Search the data for the word "caption" and copy every line where it occurs.

▶ _ENTRIES_
_ _ _ _ _ _ _

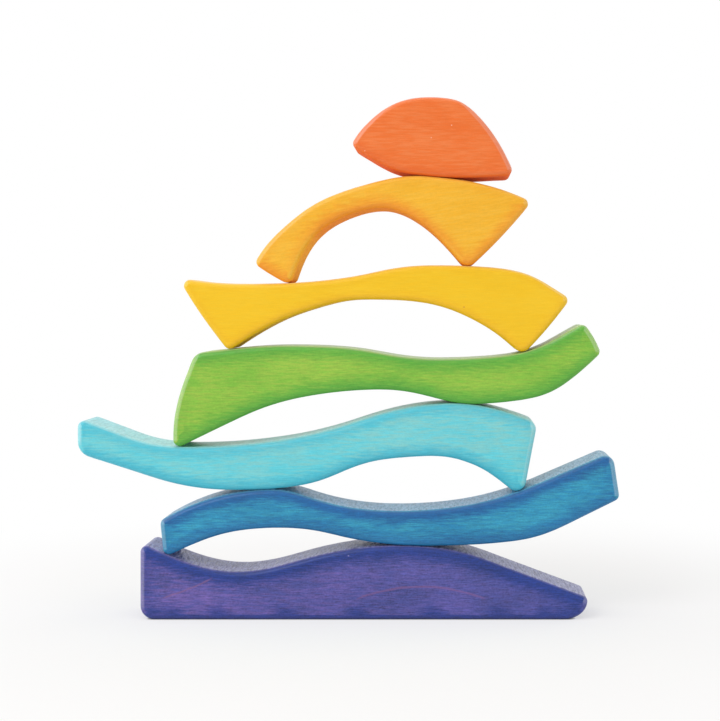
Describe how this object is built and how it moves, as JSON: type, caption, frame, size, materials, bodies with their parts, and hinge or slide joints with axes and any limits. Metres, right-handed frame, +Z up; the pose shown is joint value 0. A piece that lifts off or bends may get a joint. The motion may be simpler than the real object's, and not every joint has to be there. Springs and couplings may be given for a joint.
{
  "type": "rainbow stacker",
  "caption": "Wooden balancing stacker: loose wavy blocks in rainbow colours, each resting on the curves of the block below, from a flat-bottomed base up to a small rounded sun.",
  "frame": {"origin": "centre of the base's flat underside, midway between its ends and between its front and back", "axes": "+X along the base towards its low nose, +Y through the thickness of the blocks, from front to back, +Z up through the stack"},
  "size_m": [0.3022, 0.035, 0.2914],
  "materials": {
    "indigo_stained_wood": "water-stained and oiled, satin, grain showing through",
    "blue_stained_wood": "water-stained and oiled, satin, grain showing through",
    "turquoise_stained_wood": "water-stained and oiled, satin, grain showing through",
    "green_stained_wood": "water-stained and oiled, satin, grain showing through",
    "yellow_stained_wood": "water-stained and oiled, satin, grain showing through",
    "amber_stained_wood": "water-stained and oiled, satin, grain showing through",
    "orange_stained_wood": "water-stained and oiled, satin, grain showing through"
  },
  "bodies": {
    "indigo_base": {"indigo_base": "indigo_stained_wood"},
    "blue_wave": {"blue_wave": "blue_stained_wood"},
    "turquoise_wave": {"turquoise_wave": "turquoise_stained_wood"},
    "green_hill": {"green_hill": "green_stained_wood"},
    "yellow_bridge": {"yellow_bridge": "yellow_stained_wood"},
    "amber_arch": {"amber_arch": "amber_stained_wood"},
    "orange_sun": {"orange_sun": "orange_stained_wood"}
  },
  "joints": [
    {"name": "blue_lift", "type": "slide", "parent": "indigo_base", "child": "blue_wave", "axis": [0, 0, 1], "range_m": [0, 0.05]},
    {"name": "turquoise_lift", "type": "slide", "parent": "blue_wave", "child": "turquoise_wave", "axis": [0, 0, 1], "range_m": [0, 0.05]},
    {"name": "green_lift", "type": "slide", "parent": "turquoise_wave", "child": "green_hill", "axis": [0, 0, 1], "range_m": [0, 0.05]},
    {"name": "yellow_lift", "type": "slide", "parent": "green_hill", "child": "yellow_bridge", "axis": [0, 0, 1], "range_m": [0, 0.05]},
    {"name": "amber_lift", "type": "slide", "parent": "yellow_bridge", "child": "amber_arch", "axis": [0, 0, 1], "range_m": [0, 0.05]},
    {"name": "orange_lift", "type": "slide", "parent": "amber_arch", "child": "orange_sun", "axis": [0, 0, 1], "range_m": [0, 0.05]}
  ]
}
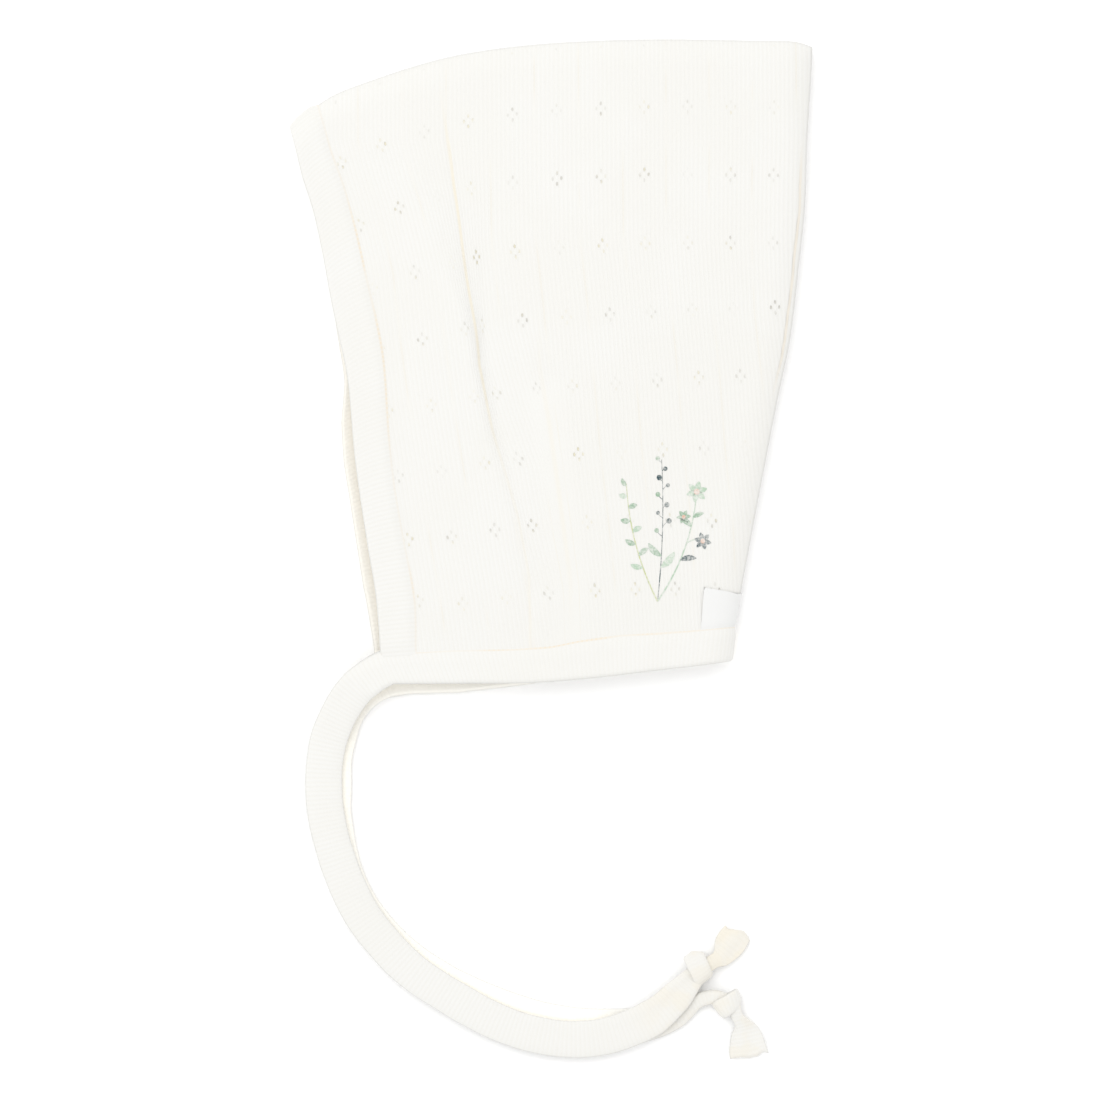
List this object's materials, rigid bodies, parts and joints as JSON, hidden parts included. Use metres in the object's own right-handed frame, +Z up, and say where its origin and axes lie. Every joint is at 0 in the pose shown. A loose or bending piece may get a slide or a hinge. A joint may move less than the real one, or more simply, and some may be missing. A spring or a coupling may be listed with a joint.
{
  "type": "pixie bonnet",
  "caption": "Soft pointelle rib bonnet lying on its side, folded at the crown and bound at face and neck, with knotted ties.",
  "frame": {"origin": "on the surface it lies on, under the middle of the folded bonnet without its ties", "axes": "+Z up off the surface, +X from the face opening to the back seam, +Y from the neck to the crown fold"},
  "size_m": [0.1616, 0.3168, 0.0121],
  "materials": {
    "pointelle_rib": "soft fine rib knit with eyelet diamonds",
    "binding_rib": "fine rib knit, ribs across the strip",
    "label_tape": "close woven tape, blank"
  },
  "bodies": {
    "root": {"hood": "pointelle_rib", "front_band": "binding_rib", "neck_band": "binding_rib", "near_tie": "binding_rib", "far_tie": "binding_rib", "near_knot": "binding_rib", "far_knot": "binding_rib", "near_tail": "binding_rib", "far_tail": "binding_rib", "label": "label_tape"}
  },
  "joints": []
}
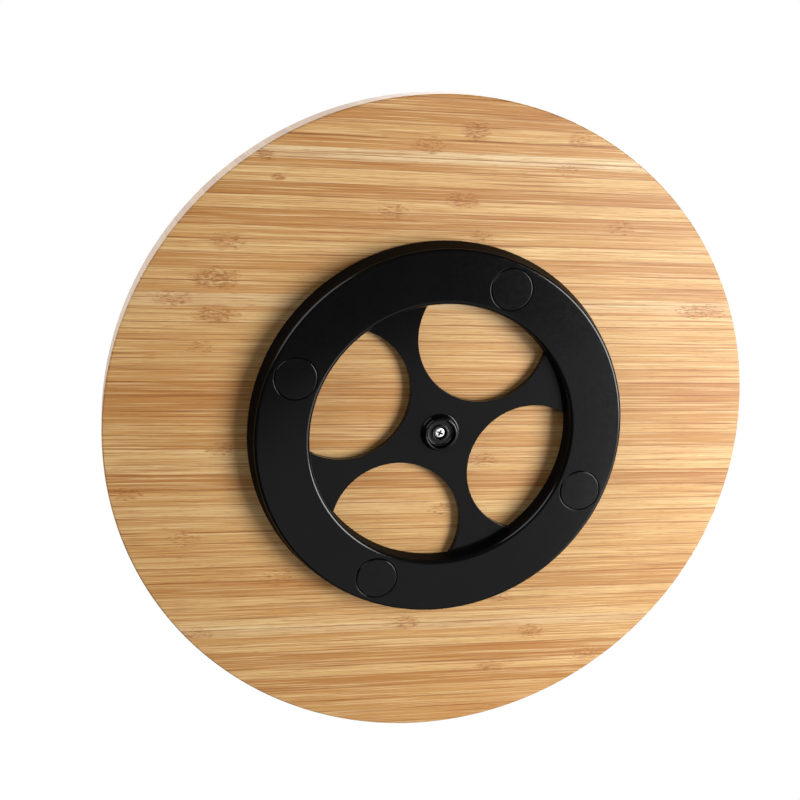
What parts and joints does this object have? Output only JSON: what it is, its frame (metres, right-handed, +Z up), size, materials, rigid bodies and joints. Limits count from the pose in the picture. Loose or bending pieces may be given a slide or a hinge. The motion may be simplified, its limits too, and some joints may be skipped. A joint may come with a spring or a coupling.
{
  "type": "turntable display stand",
  "caption": "Round bamboo display board turning on a ball-bearing ring base with a four-arm spider, centre pivot and anti-slip pads.",
  "frame": {"origin": "on the turning axis, at the surface the pads stand on", "axes": "+Z up along the turning axis, out of the display face; +X and +Y run along two arms of the base's spider"},
  "size_m": [0.3, 0.3, 0.0314],
  "materials": {
    "bamboo": "side-pressed bamboo strips, fine sanded, satin clear lacquer",
    "black_plastic": "satin black moulded ABS",
    "natural_plastic": "natural acetal, as moulded",
    "race_plastic": "dark grey acetal, as moulded",
    "bushing_plastic": "smooth black acetal",
    "pad_rubber": "fine matt black foam rubber",
    "ball_steel": "polished bearing steel",
    "screw_zinc": "bright zinc plated steel",
    "bright_zinc": "bright nickel plated steel"
  },
  "bodies": {
    "base": {"base": "black_plastic", "pad_1": "pad_rubber", "pad_2": "pad_rubber", "pad_3": "pad_rubber", "pad_4": "pad_rubber"},
    "turntable": {"board": "bamboo", "upper_race": "race_plastic", "race_screw_1": "screw_zinc", "race_screw_2": "screw_zinc", "race_screw_3": "screw_zinc", "race_screw_4": "screw_zinc", "race_screw_5": "screw_zinc", "race_screw_6": "screw_zinc", "pivot_bushing": "bushing_plastic", "centre_screw": "bright_zinc"},
    "cage": {"ball_cage": "natural_plastic"},
    "ball_1": {"ball_1": "ball_steel"},
    "ball_2": {"ball_2": "ball_steel"},
    "ball_3": {"ball_3": "ball_steel"},
    "ball_4": {"ball_4": "ball_steel"},
    "ball_5": {"ball_5": "ball_steel"},
    "ball_6": {"ball_6": "ball_steel"},
    "ball_7": {"ball_7": "ball_steel"},
    "ball_8": {"ball_8": "ball_steel"},
    "ball_9": {"ball_9": "ball_steel"},
    "ball_10": {"ball_10": "ball_steel"},
    "ball_11": {"ball_11": "ball_steel"},
    "ball_12": {"ball_12": "ball_steel"}
  },
  "joints": [
    {"name": "turntable_spin", "type": "hinge", "parent": "base", "child": "turntable", "pos_m": [0, 0, 0.0114], "axis": [0, 0, 1], "continuous": true},
    {"name": "cage_spin", "type": "hinge", "parent": "base", "child": "cage", "pos_m": [0, 0, 0.0059], "axis": [0, 0, 1], "continuous": true},
    {"name": "ball_1_roll", "type": "hinge", "parent": "cage", "child": "ball_1", "pos_m": [0.07022, 0.01882, 0.0059], "axis": [0.9659, 0.2588, 0], "continuous": true},
    {"name": "ball_2_roll", "type": "hinge", "parent": "cage", "child": "ball_2", "pos_m": [0.05141, 0.05141, 0.0059], "axis": [0.7071, 0.7071, 0], "continuous": true},
    {"name": "ball_3_roll", "type": "hinge", "parent": "cage", "child": "ball_3", "pos_m": [0.01882, 0.07022, 0.0059], "axis": [0.2588, 0.9659, 0], "continuous": true},
    {"name": "ball_4_roll", "type": "hinge", "parent": "cage", "child": "ball_4", "pos_m": [-0.01882, 0.07022, 0.0059], "axis": [-0.2588, 0.9659, 0], "continuous": true},
    {"name": "ball_5_roll", "type": "hinge", "parent": "cage", "child": "ball_5", "pos_m": [-0.05141, 0.05141, 0.0059], "axis": [-0.7071, 0.7071, 0], "continuous": true},
    {"name": "ball_6_roll", "type": "hinge", "parent": "cage", "child": "ball_6", "pos_m": [-0.07022, 0.01882, 0.0059], "axis": [-0.9659, 0.2588, 0], "continuous": true},
    {"name": "ball_7_roll", "type": "hinge", "parent": "cage", "child": "ball_7", "pos_m": [-0.07022, -0.01882, 0.0059], "axis": [-0.9659, -0.2588, 0], "continuous": true},
    {"name": "ball_8_roll", "type": "hinge", "parent": "cage", "child": "ball_8", "pos_m": [-0.05141, -0.05141, 0.0059], "axis": [-0.7071, -0.7071, 0], "continuous": true},
    {"name": "ball_9_roll", "type": "hinge", "parent": "cage", "child": "ball_9", "pos_m": [-0.01882, -0.07022, 0.0059], "axis": [-0.2588, -0.9659, 0], "continuous": true},
    {"name": "ball_10_roll", "type": "hinge", "parent": "cage", "child": "ball_10", "pos_m": [0.01882, -0.07022, 0.0059], "axis": [0.2588, -0.9659, 0], "continuous": true},
    {"name": "ball_11_roll", "type": "hinge", "parent": "cage", "child": "ball_11", "pos_m": [0.05141, -0.05141, 0.0059], "axis": [0.7071, -0.7071, 0], "continuous": true},
    {"name": "ball_12_roll", "type": "hinge", "parent": "cage", "child": "ball_12", "pos_m": [0.07022, -0.01882, 0.0059], "axis": [0.9659, -0.2588, 0], "continuous": true}
  ],
  "couplings": [
    {"joint": "cage_spin", "follows": "turntable_spin", "ratio": 0.5},
    {"joint": "ball_1_roll", "follows": "turntable_spin", "ratio": -12.117},
    {"joint": "ball_2_roll", "follows": "turntable_spin", "ratio": -12.117},
    {"joint": "ball_3_roll", "follows": "turntable_spin", "ratio": -12.117},
    {"joint": "ball_4_roll", "follows": "turntable_spin", "ratio": -12.117},
    {"joint": "ball_5_roll", "follows": "turntable_spin", "ratio": -12.117},
    {"joint": "ball_6_roll", "follows": "turntable_spin", "ratio": -12.117},
    {"joint": "ball_7_roll", "follows": "turntable_spin", "ratio": -12.117},
    {"joint": "ball_8_roll", "follows": "turntable_spin", "ratio": -12.117},
    {"joint": "ball_9_roll", "follows": "turntable_spin", "ratio": -12.117},
    {"joint": "ball_10_roll", "follows": "turntable_spin", "ratio": -12.117},
    {"joint": "ball_11_roll", "follows": "turntable_spin", "ratio": -12.117},
    {"joint": "ball_12_roll", "follows": "turntable_spin", "ratio": -12.117}
  ]
}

_ _ _ _ _ _ _

▶ _EXERCISE RESULT_
Describe how this object is built and how it moves, as JSON: type, caption, frame, size, materials, bodies with their parts, and hinge or slide joints with axes and any limits. Metres, right-handed frame, +Z up; the pose shown is joint value 0. A piece that lifts off or bends may get a joint. The motion may be simpler than the real object's, and not every joint has to be there. Springs and couplings may be given for a joint.
  "caption": "Wooden balancing stacker: loose wavy blocks in rainbow colours, each resting on the curves of the block below, from a flat-bottomed base up to a small rounded sun.",
  "caption": "Soft pointelle rib bonnet lying on its side, folded at the crown and bound at face and neck, with knotted ties.",
  "caption": "Round bamboo display board turning on a ball-bearing ring base with a four-arm spider, centre pivot and anti-slip pads.",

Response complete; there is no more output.